Italy strengthens AI efforts with France and Germany

Rome: Ministers from the EU’s three largest economies met in Rome to discuss how to intensify cooperation on digital affairs and artificial intelligence, as they already did with critical raw materials. Their recipe to make European companies competitive entails streamlining rules, supporting start-ups and SMEs, and investments

Bolstering the Rome-Paris-Berlin triangle. The EU’s three biggest economies are moving in lockstep on artificial intelligence, as emerged from the Monday meeting between Italy’s Enterprise Minister Adolfo Urso and his French and German counterparts Bruno Le Maire and Robert Habeck. When they convened for the first time under this new trilateral formula last June, the trio had committed to deepening cooperation on critical raw materials. This time around, it’s artificial intelligence and its role in the twin transition.

Big days for AI. The frontier technology was front and centre on Monday: G-7 countries published their International Code of Conduct for Advanced AI systems, and US President Joe Biden signed an executive order to strengthen government control over the sector. All this on the road to the world’s first AI Security Summit, to be held at Bletchley Park, UK, on November 1-2.

As the world moves quickly to regulate AI, France, Germany and Italy seek to lead the EU front. The trilateral was “a meaningful message” to Brussels and European partners, said Minister Urso in a communiqué, as it showed “ the path that we need to walk together to navigate at best the current technological and scientific shift.”

He then promised to continue the discussion at the G-7 level during the Italian presidency in 2024. Prime Minister Giorgia Meloni had indicated that AI governance will be among the key priorities.

Progress through industry. “We have entered a new technological revolution, and we need to tackle it with new ideas, new approaches and new tools,” remarked the Italian minister, noting that AI policymaking is a forefront issue for the entire bloc and stressing the need to “work together on it at EU level, hand-in-hand with industry.” After their trilateral meeting, the ministers met with representatives of Italian, French and German industry.

Acknowledging AI’s “enormous transformative power” (which will significantly impact the EU’s industrial strength, productivity and competitiveness), the trio stressed the need to place this “strategic” tech at the heart of European industrial policy, as the bloc’s competitive advantage depends on how well it will exploit an implement the latest advancements.

But how? Through their cooperation, France, Germany, and Italy aim to enable European companies to compete in this leading sector by reducing taxes, simplifying procedures for multinational projects, supporting start-ups and SMEs and creating a “strong European venture capital ecosystem to enable innovative firms to receive the much-needed financing to further step-up their growth.”

One route entails developing a pan-European knowledge and innovation network by connecting the various national centres of excellence, likely through a new AI-dedicated EU consortium.

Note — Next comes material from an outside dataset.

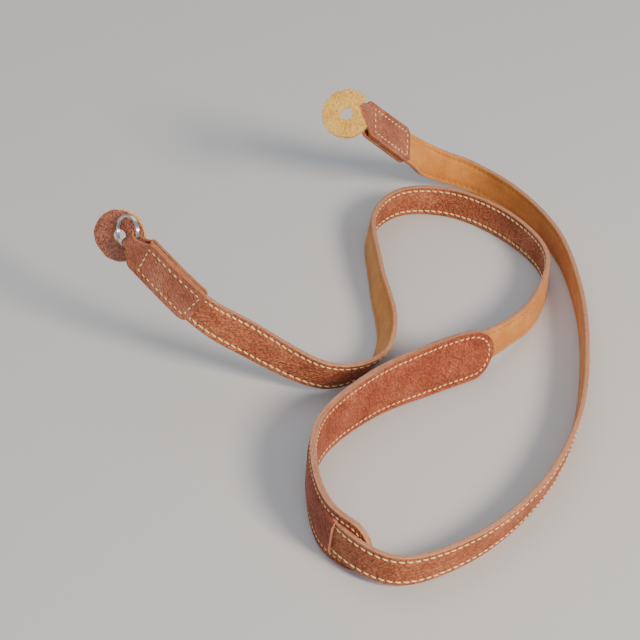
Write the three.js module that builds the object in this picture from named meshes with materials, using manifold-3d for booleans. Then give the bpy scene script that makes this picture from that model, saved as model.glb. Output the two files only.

Meanwhile, the bloc should design its AI laws not to be overbearing, remarked the three ministers. They welcomed recent advancements towards creating the EU’s AI Act but warned that it should be designed “without unnecessary bureaucracy”.

They also called to “drastically reform, simplify and fast-track administrative procedures to authorise investment projects in the EU and to create a simple and predictable regulatory environment, particularly for SMEs.”

The critical raw materials playbook. During their meeting, Ministers Urso, Habeck and Le Maire also took stock of the progress made by the trilateral working group on critical commodities launched during their last meeting. The trio took note “with satisfaction” of the “fruitful and agile coordination” between their countries in the framework of EU and international negotiations, especially the Minerals Security Partnership.

They also floated the possibility of cooperating on investments, stress tests, stocks and joint procurement when the EU’s Critical Raw Materials Act comes into force. This issue cannot be separated from “financial instruments to be mobilised for projects of common interest,” reads the communiqué.